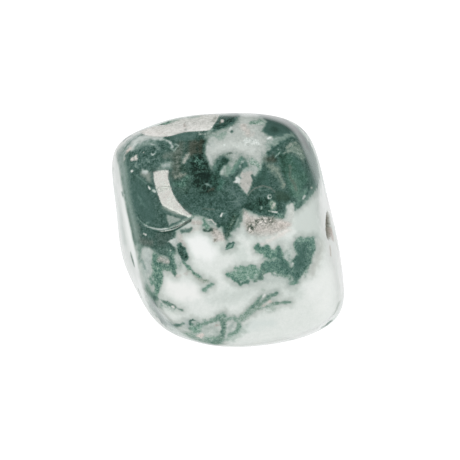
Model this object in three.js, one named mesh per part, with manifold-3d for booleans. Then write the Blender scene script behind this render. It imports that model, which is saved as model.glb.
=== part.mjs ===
// Tree agate tumbled stone, in millimetres, resting on its flat base at z = 0.
// It is one piece of rock: a small sawn block that was tumbled until its faces swelled and its
// edges rounded, with a few flake scars and pits that the tumbling didn't reach the bottom of.

import * as THREE from 'three';
import { mergeVertices } from 'three/addons/utils/BufferGeometryUtils.js';
import Module from 'manifold-3d';

// How the block is described: as someone sees it who looks down on it at this angle.
// clock is a direction across the view, 0 to the right and 90 up. lean is how far a direction
// turns from the plane of the view towards the viewer. Both are in degrees.
const VIEW_ELEVATION = 65;

// The worn faces of the block, each at its distance from the middle of the stone.
const FACES = [
  { name: 'broad', clock: 300, lean: 86, distance: 8.3 },
  { name: 'upper', clock: 98, lean: 62, distance: 10.2 },
  { name: 'lower', clock: 288, lean: 60, distance: 10.3 },
  { name: 'left_shoulder', clock: 178, lean: 60, distance: 10.3 },
  { name: 'right_shoulder', clock: 352, lean: 58, distance: 10.8 },
  { name: 'right', clock: 13, lean: 12, distance: 10.9 },
  { name: 'right_top', clock: 46, lean: 9, distance: 14.02 },
  { name: 'top', clock: 87.5, lean: 8, distance: 12.86 },
  { name: 'top_left', clock: 114, lean: 10, distance: 13.71 },
  { name: 'left', clock: 184.5, lean: 11, distance: 12.3 },
  { name: 'left_low', clock: 212, lean: 9, distance: 12.05 },
  { name: 'low', clock: 249, lean: 8, distance: 13.65 },
  { name: 'low_mid', clock: 272, lean: 4, distance: 13.6 },
  { name: 'low_right', clock: 300, lean: 8, distance: 14.65 },
  { name: 'right_low', clock: 335, lean: 10, distance: 15.98 },
  { name: 'under', clock: 270, lean: -VIEW_ELEVATION, distance: 8.1 },
  { name: 'back', clock: 90, lean: -58, distance: 9.9 },
  { name: 'back_left', clock: 185, lean: -42, distance: 11.3 },
  { name: 'back_right', clock: 5, lean: -42, distance: 11.1 },
  { name: 'heel', clock: 270, lean: -20, distance: 13.2 },
];
const EDGE_SHARPNESS = 12; // a higher power leaves tighter edges between the faces

// Broad swells that tumbling left in the faces: height and length of each wave, and where it starts.
const SWELLS = [
  { clock: 20, lean: 25, height: 0.05, length: 9.5, start: 3.4 },
  { clock: 118, lean: 35, height: 0.05, length: 8.0, start: 0.2 },
  { clock: 250, lean: 50, height: 0.02, length: 6.5, start: 3.1 },
  { clock: 70, lean: -45, height: 0.06, length: 10.5, start: 5.0 },
];

// A thin round flake is gone beside the left edge of the broad face. right, up and near place its
// middle in the view. Its floor leaves the worn surface at a straight edge, hinge away from the
// middle, and goes deeper towards clock, up to depth at the rim.
const FLAKE = { right: -7.4, up: 3.75, near: 7.5, radius: 3.75, clock: 246, hinge: 1.08, depth: 0.18 };

// A flat is worn on the upper left edge, where clock and lean point to, this far into the surface.
const WORN_EDGE = { clock: 115, lean: 15, depth: 0.43 };

// What else is missing from the block, each hollow a part of an ellipsoid sunk into the surface
// where clock and lean point to. across, along and deep are its half sizes, depth is how far it
// goes in, and turn is how far along is turned from up.
const HOLLOWS = [
  { name: 'long_pit', clock: 2.6, lean: 10.9, across: 1.0, along: 2.15, deep: 0.95, depth: 0.9, turn: -50 },
  { name: 'chip', clock: 317, lean: 3, across: 14, along: 14, deep: 14, depth: 0.22, turn: 0 },
  { name: 'back_flake', clock: 60, lean: -28, across: 12, along: 15, deep: 13, depth: 0.35, turn: 30 },
  { name: 'heel_flake', clock: 232, lean: -22, across: 10, along: 14, deep: 11, depth: 0.3, turn: 60 },
  { name: 'side_pit', clock: 12, lean: -20, across: 0.6, along: 1.0, deep: 0.7, depth: 0.6, turn: 40 },
  { name: 'back_pit', clock: 118, lean: -38, across: 0.9, along: 0.6, deep: 0.6, depth: 0.5, turn: 15 },
  { name: 'left_pit', clock: 197, lean: -12, across: 0.45, along: 1.3, deep: 0.6, depth: 0.5, turn: -20 },
];

const BASE_CUT = 0.28; // how much the flat base takes off the lowest point
const SURFACE_STEPS = 16; // splits of each edge of the icosahedron that the body starts from
const TOOL_SIDES = 28; // sides of the round tools that make the flake and the hollows
const BOWL_RINGS = 6; // rings in a tool's rounded end
const TOOL_CLEARANCE = 1.2; // how far a tool stands clear of the surface it cuts
const BAR_LENGTH = 12; // reaches from the middle of the stone to outside it
const FLAT_TOOL_SIZE = 40; // wider than the stone
const MERGE_DISTANCE = 1e-5; // corners nearer to each other than this are one corner

// A place in the view, as a place in the stone's own axes: to the right, up, and nearer.
function viewPoint(right, up, near) {
  const e = THREE.MathUtils.degToRad(VIEW_ELEVATION);
  return new THREE.Vector3(
    right,
    up * Math.sin(e) - near * Math.cos(e),
    up * Math.cos(e) + near * Math.sin(e),
  );
}

function viewDirection(clock, lean) {
  const c = THREE.MathUtils.degToRad(clock);
  const l = THREE.MathUtils.degToRad(lean);
  return viewPoint(Math.cos(l) * Math.cos(c), Math.cos(l) * Math.sin(c), Math.sin(l));
}

const faces = FACES.map((face) => ({
  normal: viewDirection(face.clock, face.lean),
  distance: face.distance,
}));
const swells = SWELLS.map((swell) => ({ ...swell, axis: viewDirection(swell.clock, swell.lean) }));

// Distance from the middle of the stone to its surface along a unit direction.
function surfaceRadius(direction) {
  let sum = 0;
  for (const { normal, distance } of faces) {
    sum += Math.max(0, direction.dot(normal) / distance) ** EDGE_SHARPNESS;
  }
  const block = sum ** (-1 / EDGE_SHARPNESS);
  let swell = 0;
  for (const { axis, height, length, start } of swells) {
    swell += height * Math.sin((2 * Math.PI * block * direction.dot(axis)) / length + start);
  }
  return block + swell;
}

// Outward normal of the worn block, without its swells, where a unit direction meets it.
function surfaceNormal(direction) {
  const sum = new THREE.Vector3();
  for (const { normal, distance } of faces) {
    const reach = Math.max(0, direction.dot(normal) / distance) ** (EDGE_SHARPNESS - 1);
    sum.addScaledVector(normal, reach / distance);
  }
  return sum.normalize();
}

// The rock before anything is missing: an even triangle ball pushed out to the worn surface.
function blockGeometry() {
  const geometry = onlyPositions(new THREE.IcosahedronGeometry(1, SURFACE_STEPS));
  const position = geometry.attributes.position;
  const point = new THREE.Vector3();
  for (let i = 0; i < position.count; i += 1) {
    point.fromBufferAttribute(position, i).normalize();
    point.multiplyScalar(surfaceRadius(point));
    position.setXYZ(i, point.x, point.y, point.z);
  }
  return geometry;
}

// A round bar along the line of sight, over the thin flake.
function flakeBarGeometry() {
  const geometry = new THREE.CylinderGeometry(FLAKE.radius, FLAKE.radius, BAR_LENGTH, TOOL_SIDES);
  geometry.rotateX(THREE.MathUtils.degToRad(180 - VIEW_ELEVATION));
  const middle = viewPoint(FLAKE.right, FLAKE.up, BAR_LENGTH / 2);
  geometry.translate(middle.x, middle.y, middle.z);
  return onlyPositions(geometry);
}

// The block again, tipped about the straight edge of the flake: its surface is the flake's floor.
function flakeFloorGeometry(block) {
  const towards = viewDirection(FLAKE.clock, 0);
  const axis = viewPoint(0, 0, 1).cross(towards);
  const hinge = viewPoint(FLAKE.right, FLAKE.up, FLAKE.near).addScaledVector(towards, FLAKE.hinge);
  const direction = hinge.normalize();
  const pivot = direction.clone().multiplyScalar(surfaceRadius(direction));
  const slope = FLAKE.depth / (FLAKE.radius - FLAKE.hinge);
  const tip = new THREE.Matrix4().makeRotationAxis(axis, slope);
  const geometry = block.clone();
  geometry.translate(-pivot.x, -pivot.y, -pivot.z);
  geometry.applyMatrix4(tip);
  geometry.translate(pivot.x, pivot.y, pivot.z);
  return geometry;
}

// The tool that takes a hollow out: a bowl of the ellipsoid with straight walls above its rim.
function hollowGeometry({ clock, lean, across, along, deep, depth, turn }) {
  const rim = Math.acos(Math.max(0, 1 - (depth + TOOL_CLEARANCE) / deep));
  const profile = [];
  for (let i = 0; i <= BOWL_RINGS; i += 1) {
    const angle = (rim * i) / BOWL_RINGS;
    profile.push(new THREE.Vector2(Math.sin(angle), -Math.cos(angle)));
  }
  const top = -Math.cos(rim) + (2 * TOOL_CLEARANCE) / deep;
  profile.push(new THREE.Vector2(Math.sin(rim), top), new THREE.Vector2(0, top));
  const geometry = new THREE.LatheGeometry(profile, TOOL_SIDES);
  geometry.rotateX(Math.PI / 2); // the bowl now opens along +Z
  geometry.scale(across, along, deep);
  geometry.rotateZ(THREE.MathUtils.degToRad(turn));

  const direction = viewDirection(clock, lean);
  const outward = surfaceNormal(direction);
  const sideways = new THREE.Vector3().crossVectors(viewPoint(0, 1, 0), outward).normalize();
  const upwards = new THREE.Vector3().crossVectors(outward, sideways);
  const surface = direction.clone().multiplyScalar(surfaceRadius(direction));
  const place = new THREE.Matrix4().makeBasis(sideways, upwards, outward);
  place.setPosition(surface.addScaledVector(outward, deep - depth));
  geometry.applyMatrix4(place);
  return onlyPositions(geometry);
}

// The tool that leaves a flat: a big block whose inner side goes through a point.
function flatGeometry(point, outward) {
  const geometry = new THREE.BoxGeometry(FLAT_TOOL_SIZE, FLAT_TOOL_SIZE, FLAT_TOOL_SIZE);
  geometry.translate(0, 0, FLAT_TOOL_SIZE / 2);
  const turn = new THREE.Quaternion().setFromUnitVectors(new THREE.Vector3(0, 0, 1), outward);
  geometry.applyQuaternion(turn);
  geometry.translate(point.x, point.y, point.z);
  return onlyPositions(geometry);
}

function baseGeometry(lowest) {
  return flatGeometry(new THREE.Vector3(0, 0, lowest + BASE_CUT), new THREE.Vector3(0, 0, -1));
}

function wornEdgeGeometry() {
  const direction = viewDirection(WORN_EDGE.clock, WORN_EDGE.lean);
  const outward = surfaceNormal(direction);
  const surface = direction.multiplyScalar(surfaceRadius(direction));
  return flatGeometry(surface.addScaledVector(outward, -WORN_EDGE.depth), outward);
}

// A closed mesh that keeps only its corners, each corner once.
function onlyPositions(geometry) {
  geometry.deleteAttribute('normal');
  geometry.deleteAttribute('uv');
  return mergeVertices(geometry, MERGE_DISTANCE);
}

const wasm = await Module();
wasm.setup();

function toSolid(geometry) {
  return new wasm.Manifold(
    new wasm.Mesh({
      numProp: 3,
      vertProperties: new Float32Array(geometry.attributes.position.array),
      triVerts: new Uint32Array(geometry.index.array),
    }),
  );
}

function toGeometry(solid) {
  const mesh = solid.getMesh();
  const geometry = new THREE.BufferGeometry();
  geometry.setAttribute('position', new THREE.BufferAttribute(mesh.vertProperties, 3));
  geometry.setIndex(new THREE.BufferAttribute(mesh.triVerts, 1));
  return geometry;
}

// The finished stone, moved so that its base is at z = 0 under the middle of its outline.
function stoneGeometry() {
  const block = blockGeometry();
  block.computeBoundingBox();
  const base = toSolid(baseGeometry(block.boundingBox.min.z));
  const wornEdge = toSolid(wornEdgeGeometry());
  const flake = toSolid(flakeBarGeometry()).subtract(toSolid(flakeFloorGeometry(block)));
  let solid = toSolid(block).subtract(base).subtract(wornEdge).subtract(flake);
  for (const hollow of HOLLOWS) {
    solid = solid.subtract(toSolid(hollowGeometry(hollow)));
  }
  const geometry = toGeometry(solid);
  geometry.computeBoundingBox();
  const middle = geometry.boundingBox.getCenter(new THREE.Vector3());
  geometry.translate(-middle.x, -middle.y, -geometry.boundingBox.min.z);
  geometry.computeVertexNormals();
  return geometry;
}

const polishedTreeAgate = new THREE.MeshStandardMaterial({
  name: 'polished tree agate',
  color: 0xa9b8b1,
  roughness: 0.12,
  metalness: 0,
});

const stone = new THREE.Mesh(stoneGeometry(), polishedTreeAgate);
stone.name = 'stone';

const treeAgateStone = new THREE.Group();
treeAgateStone.add(stone);

export default treeAgateStone;
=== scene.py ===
import math

import bmesh
import bpy
import numpy as np
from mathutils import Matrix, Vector, noise


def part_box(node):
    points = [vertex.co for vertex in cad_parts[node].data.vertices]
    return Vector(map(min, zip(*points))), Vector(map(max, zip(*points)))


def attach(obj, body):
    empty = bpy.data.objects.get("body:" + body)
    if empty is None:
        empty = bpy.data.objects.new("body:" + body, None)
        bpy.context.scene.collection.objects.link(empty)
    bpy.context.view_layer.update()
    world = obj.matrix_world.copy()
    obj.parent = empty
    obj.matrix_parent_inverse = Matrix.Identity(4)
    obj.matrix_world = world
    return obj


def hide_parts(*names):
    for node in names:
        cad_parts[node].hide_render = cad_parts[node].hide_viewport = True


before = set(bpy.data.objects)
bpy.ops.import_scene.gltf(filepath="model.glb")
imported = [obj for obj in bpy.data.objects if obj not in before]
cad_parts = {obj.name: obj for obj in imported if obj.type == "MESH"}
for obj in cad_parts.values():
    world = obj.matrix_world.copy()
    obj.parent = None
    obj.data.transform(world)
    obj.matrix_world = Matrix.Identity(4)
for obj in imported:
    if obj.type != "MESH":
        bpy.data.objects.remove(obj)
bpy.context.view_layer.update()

# The stone: a block of tree agate, which is white quartz with dark green mineral growths in it.
# It was sawn small and tumbled with ever finer grit until its faces swelled, its edges rounded
# and its surface took a glassy polish. Everything here is in millimetres until the mesh is made.
MILLIMETRE = 0.001

# The block is described as seen by someone who looks down on it at this angle. clock is a
# direction across the view, 0 to the right and 90 up, and lean is how far it turns to the viewer.
VIEW_ELEVATION = math.radians(65)


def view_point(right, up, near):
    """A place in the view as a place in the stone's own axes."""
    e = VIEW_ELEVATION
    return np.array([
        right,
        up * math.sin(e) - near * math.cos(e),
        up * math.cos(e) + near * math.sin(e),
    ])


def view_direction(clock, lean):
    """The unit direction towards clock and lean."""
    c, l = math.radians(clock), math.radians(lean)
    return view_point(math.cos(l) * math.cos(c), math.cos(l) * math.sin(c), math.sin(l))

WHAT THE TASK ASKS
Quote exactly the opening line of the material above and every line after it, up to and including the line that contains "const VIEW_ELEVATION = 65;".

COMPLETED EXERCISE
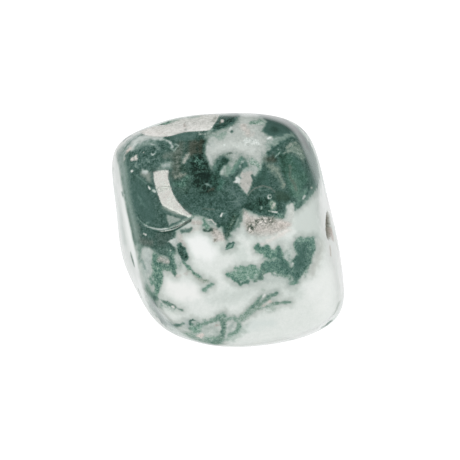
Model this object in three.js, one named mesh per part, with manifold-3d for booleans. Then write the Blender scene script behind this render. It imports that model, which is saved as model.glb.
=== part.mjs ===
// Tree agate tumbled stone, in millimetres, resting on its flat base at z = 0.
// It is one piece of rock: a small sawn block that was tumbled until its faces swelled and its
// edges rounded, with a few flake scars and pits that the tumbling didn't reach the bottom of.

import * as THREE from 'three';
import { mergeVertices } from 'three/addons/utils/BufferGeometryUtils.js';
import Module from 'manifold-3d';

// How the block is described: as someone sees it who looks down on it at this angle.
// clock is a direction across the view, 0 to the right and 90 up. lean is how far a direction
// turns from the plane of the view towards the viewer. Both are in degrees.
const VIEW_ELEVATION = 65;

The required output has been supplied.